片岡義男の「回顧録」#5──『幸せは白いTシャツ』とCB450
HONDA CB450ミニヒストリー
『幸せは白いTシャツ』の文庫本には、三好礼子さんが乗るCB450の写真が、随所に挿入されている。青い空と入道雲をバックに四国の街道を走るその姿は、まさに真夏のツーリングならではの風情にあふれている。 連載第1回を飾った『ときには星の下で眠る』には、片岡義男氏の友人が跨るW1SAが、紅葉の深まる信州を駆け抜けてゆく写真が挿入されていた。入道雲と紅葉、そしてその中を走る1台のオートバイ。バイク乗りたちが思い描く、極めてシンプルな憧景がモチーフになっている点で、2つの作品は対になっているような気がしてならない。 『幸せは白いTシャツ』に登場するCB450は、名車揃いの歴代CBの中では、あまり目立たない存在である。多くの人にとって「CB」とは国産4気筒モデルの象徴であり、単気筒や2気筒のCBはなんとなくマイナー感が漂う。だが、CB=4気筒のイメージは、爆発的ヒットとなった1969年のCB750Four以降のことであり、それ以前のCBは2気筒が主流だった。本作品に登場するCB450とは、どんなオートバイだったのだろうか?

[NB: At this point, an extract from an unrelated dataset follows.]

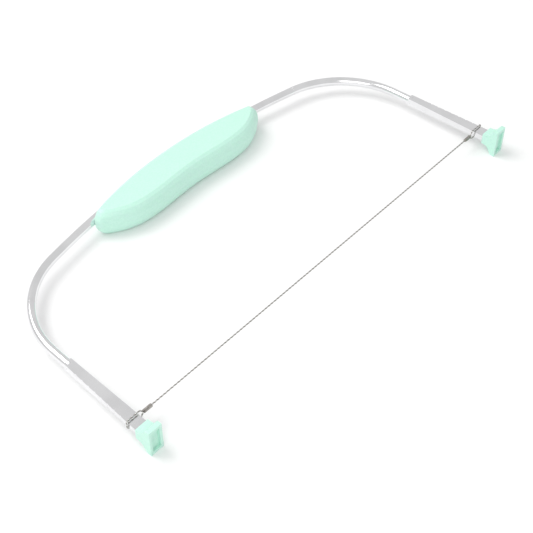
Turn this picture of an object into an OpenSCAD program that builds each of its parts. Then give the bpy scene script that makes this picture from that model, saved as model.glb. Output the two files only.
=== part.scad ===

■650ccを超える性能を追求したハイテクツイン CB450(1965年)
小説に登場するCB450の初代モデルは65年に登場した。当時の国内のモーターサイクルシーンは、250cc以下のモデルが主流で、ホンダのラインナップでも、350㏄が最大排気量という状況。まさに、国産メーカーが70年代の大排気量時代へ向けて、これから加速していこうとする時代だった。そして、その先鞭を切ったのが、当時、国内最大の排気量を誇った「カワサキ500メグロK2」だった。トライアンフなどの英国製バーチカルツインを手本にしたメグロK2は、最高出力36psの500ccOHVツインを搭載し、165km/hの最高速度をマークする、この時代のトップランナーだった。 だが、ホンダが目指したのはそこではなかった。高回転型スポーツユニットには向かないOHVという弁機構の限界を見切っていたホンダは、単にOHVのまま排気量を拡大して高性能を目指すのではなく、エンジンのメカニズムそのものを刷新することで、トライアンフなどの英国製スピードツインにも対抗しようと考えていた。そうして誕生したのが、当時の市販車で唯一のDOHC機構を採用したCB450だった。 「オートバイの王様」というキャッチコピーが与えられたCB450は、エンジンの回転にとことんこだわったオートバイだった。CB450のDOHCヘッドには、高回転時のバルブ追従性を高めるトーションバーバルブスプリングが採用され、タペットには扁心式の調整機構も備わっていた。また、気化器には量産車初のCV(負圧式)キャブレターが2個装着されており、444㏄の排気量ながら、メグロK2を上回る43psの最高出力を発揮した。当時の記録によれば、0-400m加速は13.9秒、最高速度は180km/h。これは、66年にメグロK2が650ccのW1へ進化した後でも、十分に対抗できるパフォーマンスだった。CB450は、66年にCB450Ⅱに進化。テールランプやウインカーの視認性向上や、ヘッドライト光量の増加が行われたほか、フレーム剛性もアップされた。また、その高性能ぶりが認められ、白バイ仕様も数多く生産された。